Words in Progress: Regency Fashion

Since I have an established reading blog in my weekly Recent Reads column, I thought it might be fun to start something similar on the writing side of things.

As I write Historical MM Romance, it’s rather inevitable that this new blog will also centre on books, especially those that help and guide my research. I have a horrible feeling that this will only encourage me to buy yet more resource books!

On that theme, during January and February, I have been working on books 5 and 6 of my Regency Twelve Letters series. In both of these, The Misfit and May Wedding, I had scenes where I describe the detail of Regency menswear. There are plenty of wonderful specialist websites on fashion, cravats and hairstyles, but what I really needed to double-check was the types of cloth available to tailors and what a Regency dandy might wear to a fashionable wedding – which is pretty specific!

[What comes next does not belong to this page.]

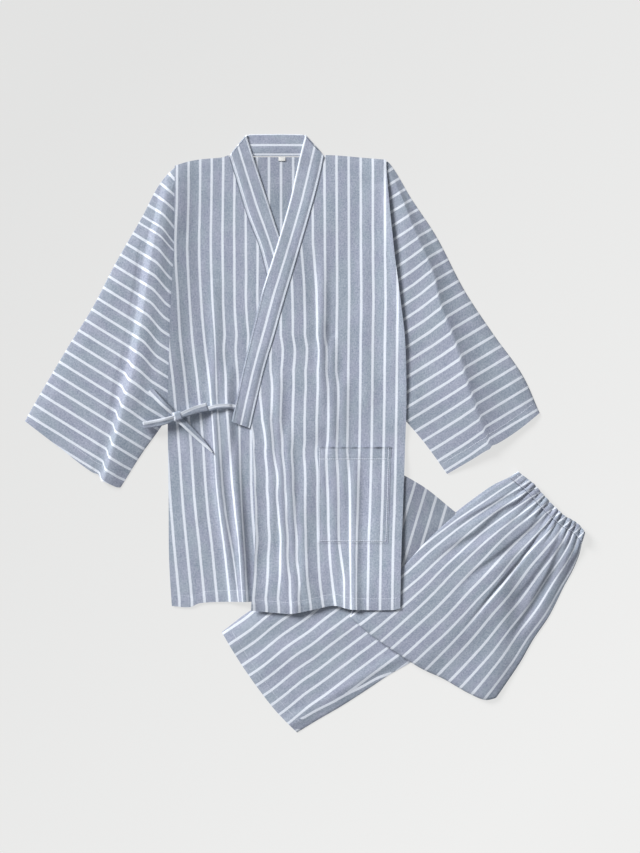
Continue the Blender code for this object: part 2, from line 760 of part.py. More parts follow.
def sleeve_middle(armhole, cuff, top, under, ridges):
    def middle(share, row):
        point = patch(armhole, cuff, top, under, share, row)
        inside = min(point.x - body_left(point.y), body_right(point.y) - point.x)
        point.z = sleeve_lift(inside) + 0.5 * SLEEVE_THICK
        rise = ridge_height(share, row, ridges)
        profile = flat_profile(SLEEVE_THICK, SLEEVE_SLIT, rise, RIDGE_INNER_SHARE * rise)
        return point, Vector((0, 0, 1)), profile
    return middle


def edge_shares(count, inset):
    return [0.0, inset] + spaced(count - 2, inset, 1.0 - inset)[1:] + [1.0]


def make_sleeves():
    """Each sleeve is one flattened tube, open at the cuff and at the armhole."""
    pairs = (
        ("sleeve_left", LEFT_SLEEVE_TOP, LEFT_SLEEVE_UNDER, LEFT_CUFF, LEFT_SLEEVE_RIDGES),
        ("sleeve_right", RIGHT_SLEEVE_TOP, RIGHT_SLEEVE_UNDER, RIGHT_CUFF, RIGHT_SLEEVE_RIDGES),
    )
    across, head, down = SLEEVE_CELLS
    rows = spaced(head, 0.0, SLEEVE_HEAD) + spaced(down, SLEEVE_HEAD, 1.0)[1:]
    slit = (0, len(rows) - 1)
    for name, top, under, cuff, ridges in pairs:
        armhole = (top[0], under[0])
        middle = sleeve_middle(armhole, cuff, top, under, ridges)
        tube(name, middle, edge_shares(across, SLEEVE_NOSE), rows, COTTON, slit,
             (SLEEVE_HOLLOW, 1.0 - SLEEVE_HOLLOW))


# ---------------------------------------------------------------- trousers

def make_right_leg():
    """The lower leg lies on the floor; its hem is open."""
    def middle(share, row):
        top = waist_line(HIDDEN_WAIST_SEAM)
        outer = (top[0],) + RIGHT_LEG_OUTER[1:]
        inner = (top[-1],) + RIGHT_LEG_INNER[1:]
        point = patch(top, RIGHT_CUFF_LEG, outer, inner, share, row)
        point.z = 0.5 * LEG_THICK
        rise = ridge_height(share, row, RIGHT_LEG_RIDGES)
        return point, Vector((0, 0, 1)), flat_profile(LEG_THICK, LEG_SLIT, rise)

    across, down = RIGHT_LEG_CELLS
    tube("trouser_right_leg", middle, edge_shares(across, LEG_NOSE), spaced(down), COTTON,
         RIGHT_LEG_HOLLOW_ROWS, (LEG_HOLLOW, 1.0 - LEG_HOLLOW))


def waist_seam(share, deep):
    """Point at a depth below the waist's top edge."""
    point = outline_point(WAIST_TOP, share)
    direction = Vector((*WAIST_DIRECTIONS[0], 0)).lerp(Vector((*WAIST_DIRECTIONS[1], 0)), share)
    return point + direction * deep


def waist_line(gap):
    """The legs' top edge, a gap below the waistband."""
    line = [waist_seam(share, WAIST_DEEP + gap) for share in spaced(WAIST_LINE_CELLS)]
    return tuple(Edge(point.x, point.y) for point in line)


def left_leg_point(share, row):
    """On the upper leg for rows 0 to 1, on the turned-under end for rows 1 to 2."""
    if row <= 1.0:
        top = waist_line(WAIST_SEAM)
        outer = (top[0],) + LEFT_LEG_OUTER[1:]
        inner = (top[-1],) + LEFT_LEG_INNER[1:]
        point = patch(top, LEFT_LEG_FOLD, outer, inner, share, row)
        point.z = under_left_leg(point.x, point.y) + 0.5 * LEG_THICK
        return point
    point = patch(LEFT_LEG_FOLD, TURNED_HEM, TURNED_OUTER, TURNED_INNER, share, row - 1.0)
    point.z = under_turned(point.x, point.y) + 0.5 * LEG_THICK
    return point


def make_left_leg():
    """The upper leg and its turned-under end are one tube, folded along the bottom."""
    radius = 0.5 * LEG_STEP
    turn_in = radius + 0.5 * LEG_THICK
    across, down, turned = LEFT_LEG_CELLS
    flat_rows = [("leg", row) for row in spaced(down, 0.0, FOLD_START)]
    turn_rows = [("turn", angle) for angle in TURN_ANGLES[1:-1]]
    end_rows = [("leg", row) for row in spaced(turned, FOLD_END, 2.0)]
    rows = flat_rows + turn_rows + end_rows

    def middle(share, row):
        kind, value = row
        if kind == "leg":
            point = left_leg_point(share, value)
            if value > 1.0:
                return point, Vector((0, 0, -1)), flat_profile(LEG_THICK, LEG_SLIT)
            rise = ridge_height(share, value, LEG_RIDGES)
            return point, Vector((0, 0, 1)), flat_profile(LEG_THICK, LEG_SLIT, rise)
        fold = outline_point(LEFT_LEG_FOLD, share)
        inward = (left_leg_point(share, FOLD_FACING) - fold).to_2d().normalized().to_3d()
        turn = math.radians(value)
        fold += inward * (turn_in - radius * math.sin(turn))
        fold.z = (under_turned(fold.x, fold.y) + 0.5 * LEG_THICK + radius
                  + radius * math.cos(turn))
        normal = Vector((0, 0, math.cos(turn))) - inward * math.sin(turn)
        return fold, normal, flat_profile(LEG_THICK, LEG_SLIT)

    last = len(rows) - 1
    tube("trouser_left_leg", middle, edge_shares(across, LEG_NOSE), rows, COTTON,
         (last - LEFT_LEG_HOLLOW_CELLS, last), (LEG_HOLLOW, 1.0 - LEG_HOLLOW))


def make_waistband():
    """The gathered casing: a flattened ring folded in half, open through its height."""
    radius = 0.5 * LEG_STEP
    upper = [("upper", share) for share in edge_shares(2 * WAIST_GATHERS, LEG_NOSE)[:-1]]
    turn = [("turn", angle) for angle in TURN_ANGLES]
    lower = [("lower", share) for share in (*WAIST_LOWER_SHARES, LEG_NOSE, 0.0)]
    shares = upper + turn + lower
    end_direction = (outline_point(WAIST_TOP, 1.0)
                     - outline_point(WAIST_TOP, WAIST_FACING)).normalized()

    def middle(place, row):
        kind, value = place
        if kind == "turn":
            angle = math.radians(value)
            point = waist_seam(1.0, WAIST_DEEP * row)
            point += end_direction * (radius * math.sin(angle) - radius - 0.5 * LEG_THICK)
            point.z = LEG_STEP - 0.5 * LAYER_AIR + radius * math.cos(angle)
            normal = Vector((0, 0, math.cos(angle))) + end_direction * math.sin(angle)
            return point, normal, flat_profile(LEG_THICK, LEG_SLIT)
        point = waist_seam(WAIST_END * value, WAIST_DEEP * row)
        if kind == "lower":
            point.z = 0.5 * LEG_THICK
            return point, Vector((0, 0, -1)), flat_profile(LEG_THICK, LEG_SLIT)
        point.z = LEG_STEP + 0.5 * LEG_THICK
        wave = 0.5 - 0.5 * math.cos(2 * math.pi * WAIST_GATHERS * value)
        rise = GATHER_HIGH * wave * smooth((1.0 - value) * WAIST_GATHERS)
        return point, Vector((0, 0, 1)), flat_profile(LEG_THICK, LEG_SLIT, rise)

    tube("trouser_waistband", middle, shares, WAIST_ROWS, COTTON, (0, len(WAIST_ROWS) - 1),
         (("upper", LEG_HOLLOW), ("lower", LEG_HOLLOW)))


# ---------------------------------------------------------------- bow

def top_of_sleeve(x, y):
    """Highest the left sleeve reaches near a point."""
    return sleeve_lift(x - body_left(y)) + SLEEVE_THICK + LEFT_SLEEVE_RIDGES[0].high1


def top_of_jacket(x, y):
    if x < body_left(y):
        return top_of_sleeve(x, y)
    return under_right_front(x, y) + fold_height(x, y, RIGHT_FOLDS) + BODY_WALL


def clear_above(x, y):
    """Height that clears the cloth all round a point of a tie."""
    steps = (-TIE_PROBE, 0.0, TIE_PROBE)
    return TIE_CLEAR + max(top_of_jacket(x + dx, y + dy) for dx in steps for dy in steps)


def tie_point(tie, share, across):
    start = Vector((tie.x0, tie.y0, 0))
    end = Vector((tie.x1, tie.y1, 0))
    run = (end - start).normalized()
    side = Vector((-run.y, run.x, 0))
    centre = start.lerp(end, share) + side * (tie.bend * math.sin(math.pi * share))
    half = lerp(tie.half0, tie.half1, share)
    return centre + side * half * (2.0 * across - 1.0), run


def make_tie(tie):
    """A loop is a strap turned back on itself at its end; a tail is a single strap."""
    radius = 0.5 * (TIE_WALL + LAYER_AIR)
    out_rows = [("out", share) for share in spaced(TIE_CELLS, 0.0, LOOP_TURN)]
    turn_rows = [("turn", angle) for angle in TURN_ANGLES[1:-1]]
    back_rows = [("back", share) for share in spaced(TIE_CELLS, LOOP_TURN, 0.0)]

    def middle(across, row):
        kind, value = row
        share = LOOP_TURN if kind == "turn" else value
        point, run = tie_point(tie, share, across)
        point.z = clear_above(*tie_point(tie, share, 0.5)[0].to_2d()) + 0.5 * TIE_WALL
        if kind == "back":
            return point, Vector((0, 0, -1)), flat_profile(TIE_WALL)
        if kind == "turn":
            turn = math.radians(value)
            point += run * radius * math.sin(turn)
            point.z += radius + radius * math.cos(turn)
            return point, Vector((0, 0, math.cos(turn))) + run * math.sin(turn), \
                flat_profile(TIE_WALL)
        if tie.is_loop:
            point.z += 2.0 * radius
        return point, Vector((0, 0, 1)), flat_profile(TIE_WALL)

    rows = out_rows + turn_rows + back_rows if tie.is_loop else out_rows
    tube(tie.name, middle, TIE_SHARES, rows, COTTON)


def make_knot():
    """A small rounded block of wrapped cloth where the ties cross."""
    base = clear_above(KNOT["x"], KNOT["y"])
    centre = Vector((KNOT["x"], KNOT["y"], base + 0.5 * KNOT["high"]))
    points = []
    rings = []
    for level, spread in KNOT_LEVELS:
        ring = []
        for i in range(KNOT_SIDES):
            angle = 2 * math.pi * i / KNOT_SIDES
            reach = max(abs(math.cos(angle)), abs(math.sin(angle))) ** -KNOT_SQUARENESS
            ring.append(len(points))
            points.append(centre + Vector((
                0.5 * KNOT["wide"] * spread * reach * math.cos(angle),
                0.5 * KNOT["tall"] * spread * reach * math.sin(angle),
                KNOT["high"] * level)))
        rings.append(ring)
    faces = [tuple(rings[0]), tuple(rings[-1])]
    for first, second in zip(rings, rings[1:]):
        faces += strip(first + first[:1], second + second[:1])
    add_solid("tie_knot", points, faces, COTTON_DARK)


def main():
    for old in list(bpy.data.objects):
        bpy.data.objects.remove(old, do_unlink=True)
    make_back()
    make_right_front()
    make_left_front()
    make_label()
    make_collar()
    make_sleeves()
    make_right_leg()
    make_left_leg()
    make_waistband()
    make_knot()
    for tie in TIES:
        make_tie(tie)


main()
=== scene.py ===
"""Jinbei set laid flat: the looks of its striped cotton, its folds, its seams and its bow.

Sizes are millimetres in the frame's own axes; MM turns them into metres when a mesh is made.
The cloth is laid in order, each piece on the heap of what is already there.
"""

import math
from collections import namedtuple

import bpy
import numpy as np
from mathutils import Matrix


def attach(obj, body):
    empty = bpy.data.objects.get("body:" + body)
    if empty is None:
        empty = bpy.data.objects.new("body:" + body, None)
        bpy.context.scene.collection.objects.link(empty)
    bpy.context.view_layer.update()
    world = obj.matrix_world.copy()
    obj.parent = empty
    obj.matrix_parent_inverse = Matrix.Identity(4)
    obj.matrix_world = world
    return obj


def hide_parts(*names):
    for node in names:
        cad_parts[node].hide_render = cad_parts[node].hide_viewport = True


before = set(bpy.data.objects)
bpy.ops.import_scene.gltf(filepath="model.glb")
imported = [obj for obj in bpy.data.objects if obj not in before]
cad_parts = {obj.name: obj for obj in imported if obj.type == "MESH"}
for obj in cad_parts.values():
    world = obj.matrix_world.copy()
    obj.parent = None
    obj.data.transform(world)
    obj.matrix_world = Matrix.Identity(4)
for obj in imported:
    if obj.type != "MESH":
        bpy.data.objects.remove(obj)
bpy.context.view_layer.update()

MM = 0.001
PITCH = 21.2                # from one white stripe to the next

# Cloth: its walls, the air under each piece, and the thickness of flattened tubes.
WALL = 1.0
POCKET_WALL = 0.9
LABEL_WALL = 0.5
AIR = 0.4
TUBE_THICK = 3.2
COLLAR_THICK = 2.2
LIFT = 0.5                  # cloth's usual height over what it lies on, so that seams can sink


def table(fields, *rows):
    """Rows whose values are read by name."""
    kind = namedtuple("Row", fields)
    return tuple(kind(*row) for row in rows)


def fold_tables(*folds):
    """Folds down a front; take is the cloth hidden in the fold."""
    return [table("y x take high", *rows) for rows in folds]


# ------------------------------------------------------------- the garment's outlines

BODY = table(
    "y left right",
    (487, -228, 142), (468, -228, 142.5), (407, -228.5, 147), (319, -229.5, 156),
    (232, -234.5, 167), (162, -237, 175), (57, -240, 177.5), (-31, -240, 175), (-118, -239, 172),
    (-223, -238, 168), (-318, -232.5, 166))
SHOULDER = (
    (-229, 467), (-206, 474.5), (-184, 478.5), (-145, 482), (-133, 485.5), (34, 486), (60, 485),
    (143, 477.5))
LEFT_HEM = (
    (-96, -311.5), (-46, -316), (-24, -317), (14, -310), (50, -303), (79, -309), (154, -310),
    (167, -307))
RIGHT_HEM = ((-233, -304), (-196, -306), (-175, -299), (-115, -296.5), (4, -296))
BACK_HEM = -294.0
BACK_INSET = 1.5            # how far the back stays inside the fronts' side lines
BACK_DROP = 1.3             # and below their shoulder line
BACK_STRIPE_X = -42.0
UNDER_LAP = 22.0            # how far the under front's fine part reaches below the lapping one
NECK_SEAM = 484.0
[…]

Although I have a bookshelf crammed with general historical costume books, it occurred to me that I didn’t have any specific Regency reference books. So I had to get Fashion in the Time of Jane Austen, a slim volume by Sarah Jane Downing, crammed with details and gorgeous illustrations of Regency fashion.

I have found that costume books tend to focus on women’s wear so as this book had two chapters detailing men’s fashions, it was a must-buy! It’s already well thumbed through and has several strategically placed bookmarks.

So now I’m forearmed to expand on the fabrics in stock at Daniel Walters’ tailor’s shop on Tottenham Court Road and the details of Percy Havilland’s fashionable ensemble for a family wedding at St. George’s, Hanover Square. Job done!